Data Science Asked on July 24, 2021
I am working on an ML model in which I have been provided the data in 2 files test.csv
and train.csv
. I want to perform data cleaning on both files together be concatenating them and then separating them.
I know how to concatenate 2 dataframes, but after data cleaning how will I separate the two files? Please help me complete the code.
CODE
test = pd.read_csv('test.csv')
train = pd.read_csv('train.csv')
df = pd.concat([test, train])
//Data Cleaning steps
//Separating them back to train and test set for providing input to model
There are several methods to choose from. If you insist on concatenating the two dataframes, then first add a new column to each DataFrame called source
. Make the value for test.csv
'test' and likewise for the training set.
When you have finished cleaning the combined df
, then use the source column to split the data again.
An alternative method is to record all the operations you perform on the training set and simply repeat for the test set. This won't work it you normalise values based on the population.
Answered by fswings on July 24, 2021
Method 1: Develop a function that does a set of data cleaning operation. Then pass the train and test or whatever you want to clean through that function. The result will be consistent.
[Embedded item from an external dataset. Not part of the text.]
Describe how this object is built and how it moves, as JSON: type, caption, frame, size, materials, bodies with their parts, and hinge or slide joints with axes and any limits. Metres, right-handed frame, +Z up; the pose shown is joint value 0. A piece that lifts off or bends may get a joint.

Method 2: If you want to concatenate then one way to do it is add a column "test" for test data set and a column "train" for train data set. Perform you operation then use python split to again divide it into 2 dataframe
data[data['type']=="test"]
Answered by Amar nayak on July 24, 2021
Add an indicator column while concatenating the two dataframes, so you can later seperate them again:
df = pd.concat([test.assign(ind="test"), train.assign(ind="train")])
Then later you can split them again:
test, train = df[df["ind"].eq("test")], df[df["ind"].eq("train")]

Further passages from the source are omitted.